Dak Prescott and Ezekiel Elliott were fined $13,261 a piece by the NFL for “unsportsmanlike conduct.” To be specific, the two were fined for participating in a celebration involving a prop which is an act that the NFL classifies as unsportsmanlike conduct although most know it as excessive celebration.
After Elliott powered his way into the end zone on a 4-yard touchdown run which gave the Cowboys a 46-19 lead over the Colts, he motioned for Prescott to follow him over to the large Salvation Army kettle that sits outside of the end zone in AT&T Stadium during the holiday season. Dak wound up an imaginary crank on the side of the kettle as Zeke popped up while doing his signature “feed me” gesture.
Dak and Zeke became the 6th and 7th Cowboys players to be fined since Week 12. During the Giants game on Thanksgiving, four tight ends were fined for a celebration involving the Salvation Army Kettle. Micah Parsons was also fined for behavior during that game. He punched Giants offensive lineman Nick Gates in the face.
What Do the Rules Say?
As news of Cowboys players being fined has been shared, some have pointed out that no flags were thrown for unsportsmanlike conduct related to the Salvation Army kettle celebrations. This is because of a technicality in the NFL rulebook. Section 3 of Rule 12 of the NFL Rulebook discusses unsportsmanlike conduct penalties. Article 1 of of that section breaks down 23 different “prohibited acts.” Using an object as a prop is described in part (g), and the rulebook says, “Violations of (f) and (g) will be penalized if they occur anywhere on the field other than the bench area.” The placement of the Salvation Army kettle places it in a part of the stadium not considered to be part of the field (which is also defined in the rulebook). Because of this specific wording, the team was not penalized, but the NFL was still able to issue fines.
Some have also questioned the different amounts of the fines received by Cowboys players. Fine amounts are negotiated as part of the collective bargaining agreement (CBA) between the NFL and the NFLPA. Even planned fine increases are outlined in the CBA. Ezekiel Elliott, Dak Prescott, and Dalton Schultz were each fined $13,261 since this was their first fine related to an unsportsmanlike conduct offense. Micah Parsons' fine of $11,139 was also in accordance with the outlined schedule of violations and fines.

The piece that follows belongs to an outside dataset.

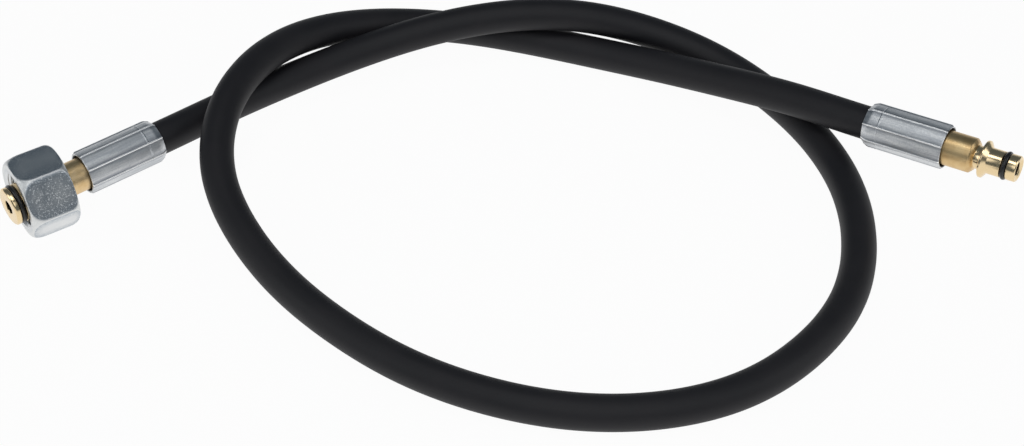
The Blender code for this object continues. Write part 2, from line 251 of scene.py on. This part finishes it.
def finish_mesh(name, bm, sharp=SHARP):
    """Makes the scene's object from a bmesh, smooth but for its sharp edges."""
    mesh = bpy.data.meshes.new(name)
    bm.to_mesh(mesh)
    bm.free()
    mesh.shade_smooth()
    mesh.set_sharp_from_angle(angle=math.radians(sharp))
    obj = bpy.data.objects.new(name, mesh)
    bpy.context.scene.collection.objects.link(obj)
    return obj


def stand_for(piece, node, body):
    """Puts a piece on its body in place of a CAD node."""
    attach(piece, body)
    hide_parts(node)


def share(value):
    """The value, kept between 0 and 1."""
    return max(0.0, min(1.0, value))


def rows(start, end, count):
    return list(np.linspace(start, end, count))


def cord_rings(points, start, end, count):
    """Evenly spaced points on the cubic spline through points, with the given directions at its ends."""
    points = np.array(points)
    chord = np.linalg.norm(np.diff(points, axis=0), axis=1)
    last = len(chord)
    system = np.zeros((last + 1, last + 1))
    right = np.zeros((last + 1, 3))
    slope = np.diff(points, axis=0) / chord[:, None]
    system[0, :2] = 2 * chord[0], chord[0]
    right[0] = 6 * (slope[0] - start)
    system[last, -2:] = chord[-1], 2 * chord[-1]
    right[last] = 6 * (end - slope[-1])
    for i in range(1, last):
        system[i, i - 1:i + 2] = chord[i - 1], 2 * (chord[i - 1] + chord[i]), chord[i]
        right[i] = 6 * (slope[i] - slope[i - 1])
    bend = np.linalg.solve(system, right)
    fine = []
    for i, length in enumerate(chord):
        for part in np.linspace(0.0, 1.0, SPLINE_STEPS, endpoint=False):
            before, after = 1 - part, part
            curve = (before ** 3 - before) * bend[i] + (after ** 3 - after) * bend[i + 1]
            fine.append(before * points[i] + after * points[i + 1] + curve * length ** 2 / 6)
    fine.append(points[-1])
    fine = np.array(fine)
    travelled = np.concatenate(([0.0], np.cumsum(np.linalg.norm(np.diff(fine, axis=0), axis=1))))
    wanted = np.linspace(0.0, travelled[-1], count)
    return np.stack([np.interp(wanted, travelled, fine[:, k]) for k in range(3)], axis=1)


def heading_vector(heading, rise):
    level = math.cos(rise)
    return np.array((level * math.cos(heading), level * math.sin(heading), math.sin(rise)))


def swept_wall(name, points, radius, scales):
    """An open round wall along points, as a mesh; scales are each ring's share of radius."""
    curve = bpy.data.curves.new(name, "CURVE")
    curve.dimensions = "3D"
    curve.bevel_depth = radius
    curve.bevel_resolution = HOSE_FINENESS
    curve.use_fill_caps = False
    spline = curve.splines.new("POLY")
    spline.points.add(len(points) - 1)
    for target, point, scale in zip(spline.points, points, scales):
        target.co = (*point, 1.0)
        target.radius = scale
    holder = bpy.data.objects.new(name, curve)
    bpy.context.scene.collection.objects.link(holder)
    bpy.context.view_layer.update()
    graph = bpy.context.evaluated_depsgraph_get()
    mesh = bpy.data.meshes.new_from_object(holder.evaluated_get(graph))
    bpy.data.objects.remove(holder, do_unlink=True)
    return mesh


def make_hose():
    """The rubber hose with its bore, opened for the tails that the ferrules clamp it on."""
    union_out = heading_vector(UNION_HEADING, UNION_RISE)
    plug_out = heading_vector(PLUG_HEADING, PLUG_RISE)
    free = cord_rings([UNION_MOUTH, *ROUTE, PLUG_MOUTH], -union_out, plug_out, HOSE_RINGS)
    steps = np.linspace(HOSE_HOLD, 0.0, CLAMPED_RINGS, endpoint=False)
    start = [np.array(UNION_MOUTH) + union_out * step for step in steps]
    end = [np.array(PLUG_MOUTH) + plug_out * step for step in steps[::-1]]
    path = np.array([*start, *free, *end])
    from_end = np.minimum(np.arange(len(path)), np.arange(len(path))[::-1])
    bore = np.where(from_end < len(steps), TAIL_SEAT / HOSE_BORE, 1.0)
    bm = bmesh.new()
    bm.from_mesh(swept_wall("hose_outside", path, HOSE_OD / 2, np.ones(len(path))))
    inside = swept_wall("hose_inside", path, HOSE_BORE / 2, bore)
    inside.flip_normals()
    bm.from_mesh(inside)
    bmesh.ops.remove_doubles(bm, verts=bm.verts, dist=MERGE)
    for place in (path[0], path[-1]):
        rims = [
            edge for edge in bm.edges
            if edge.is_boundary and (edge.verts[0].co - Vector(place)).length < HOSE_OD]
        bmesh.ops.bridge_loops(bm, edges=rims)
    bmesh.ops.recalc_face_normals(bm, faces=bm.faces)
    hose = finish_mesh("rubber_hose", bm)
    stand_for(hose, "hose", "hose_assembly")
    return hose


def spun(profile, sides=TURNED_SIDES):
    """A closed form turned about Z from (radius, height) points, down the outer side and up the inner."""
    bm = bmesh.new()
    verts = [bm.verts.new((radius, 0.0, height)) for radius, height in profile]
    edges = [bm.edges.new(pair) for pair in zip(verts, verts[1:])]
    edges.append(bm.edges.new((verts[-1], verts[0])))
    bmesh.ops.spin(
        bm, geom=verts + edges, cent=(0, 0, 0), axis=(0, 0, 1), angle=2 * math.pi, steps=sides,
        use_merge=True)
    bmesh.ops.remove_doubles(bm, verts=bm.verts, dist=MERGE)
    bmesh.ops.recalc_face_normals(bm, faces=bm.faces)
    return bm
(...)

Jake Ferguson, Peyton Hendershot, and Sean McKeon were fined $4.895, $3,944, and $4,994 respectively. Those amounts are far below the designated fine amount for first-time unsportsmanlike conduct violations. The CBA does mention, however, that “no first offense may result in the imposition of a baseline fine in excess of 10% of a player's Salary Cap Count for the game.” This means that some players may be fined less than others based on that criteria. Nothing in the CBA suggests that fine amounts are ever adjusted based on personal or subjective factors.
Where Does the Money Go?
Something else outlined and agreed upon in the CBA is the allocation of fine money to charities, grants, and other benevolent funds and programs. This may be the reason why some players express willingness to hop into the Salvation Army kettle even though they know they will receive a fine. Money collected from fines is donated through the NFL Foundation to support efforts that fall under five different categories:
- Grant Programs
- Youth Football
- Health & Safety
- Character Education
According to their 2021 Social Responsibility Report, in addition to football related programs, the NFL Foundation also supported efforts that benefited military veterans, supported active military via United Service Organizations, improved access to mental health programs for young teens, and contributed to disaster relief in various areas across the U.S. Many of their matching grants go towards social justice initiatives, anti-recidivism efforts, programs that support women who have lost loved ones to police violence, and support of survivors of domestic violence.
The impact of the NFL Foundation, which receives funds from other sources in addition to player fines, is felt far and wide by millions of people in the U.S. as well as overseas via partner programs. As an organization, the NFL is certainly not perfect, but the impact of the NFL Foundation is certainly one of its sources of pride.